Ordered that the appeal from the decision is dismissed, as *512no appeal lies from a decision (see, Schicchi v Green Constr. Corp., 100 AD2d 509); and it is further,
Ordered that the judgment is reversed, on the law, and the motion is denied; and it is further,
Ordered that the appellant is awarded one bill of costs.

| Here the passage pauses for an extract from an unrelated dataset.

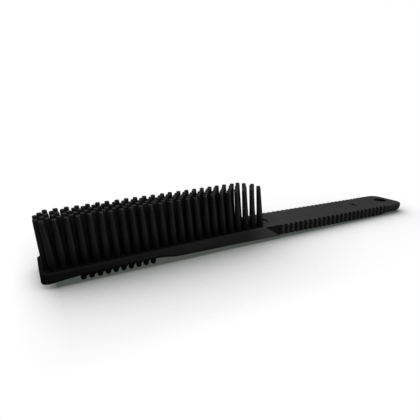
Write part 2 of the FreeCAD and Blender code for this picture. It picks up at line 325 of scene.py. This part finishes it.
def rounded(corners):
    """Points along a section, with each rounded corner as a curve of ROUND_STEPS segments."""
    points = []
    for number, (half, height, radius) in enumerate(corners):
        corner = Vector((half, height))
        if radius == 0:
            points.append(corner)
            continue
        ends = []
        for neighbour in (corners[number - 1], corners[number + 1]):
            reach = Vector(neighbour[:2]) - corner
            fair = reach.length * radius / (radius + neighbour[2]) * 0.97
            ends.append(corner + reach.normalized() * min(radius, fair))
        for step in range(ROUND_STEPS + 1):
            share = step / ROUND_STEPS
            points.append(ends[0].lerp(corner, share).lerp(corner.lerp(ends[1], share), share))
    return points


# ---- the moulding's outline -----------------------------------------------------------------

def steps(start, end, step):
    """Places from start, a step apart, as long as they are below end."""
    while start < end:
        yield start
        start += step


def side_places():
    """Places along the straight sides: even steps, and closer ones round ribs and transitions."""
    coarse, fine, end_step = 2.0, 0.5, 1.5
    first, last = TOE_CORNER - head_length, handle_length - END_CORNER
    plain = list(steps(first, FLANK_START - coarse, coarse))
    places = {first, last, 0.0, grip_start, grip_end, grip_end + 0.6, *plain}
    places.update(steps(plain[-1] + coarse, grip_start + 2, fine))
    for number in range(RIB_COUNT):
        middle = rib_first + number * rib_pitch
        for share in RIB_STATIONS:
            places.update((middle - share * RIB_WIDTH, middle + share * RIB_WIDTH))
    places.update(steps(grip_end + 1.2, last, end_step))
    ordered = sorted(places)
    closest = 0.02
    return [x for x, following in zip(ordered, ordered[1:] + [math.inf]) if following - x > closest]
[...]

A complete proof of claim is a prerequisite to entitlement to no-fault benefits including statutory interest and an award of an attorney’s fee (see, Insurance Law § 5106 [a]; 11 NYCRR 65.15 [d], [g]). The plaintiff failed to submit a completed form to the defendant as required by 11 NYCRR 65.15 (d) (6). Consequently, the plaintiff did not submit a proper proof of claim, and thereby failed to establish a prima facie case of entitlement to no-fault benefits (see, Interboro Gen. Hosp. v All-city Ins. Co., 149 AD2d 569, 570). Since the-plaintiff did not meet the initial burden of setting forth evidentiary facts sufficient to establish entitlement to judgment as a matter of law, the Supreme Court should have denied the motion (see, Coley v Michelin Tire Corp., 99 AD2d 795), regardless of the sufficiency of the opposing papers (see, Greenberg v Manlon Realty, 43 AD2d 968; Holtz v Niagara Mohawk Power Corp., 147 AD2d 857). Bracken, J. P., Joy, Thompson, Goldstein and Feuerstein, JJ., concur.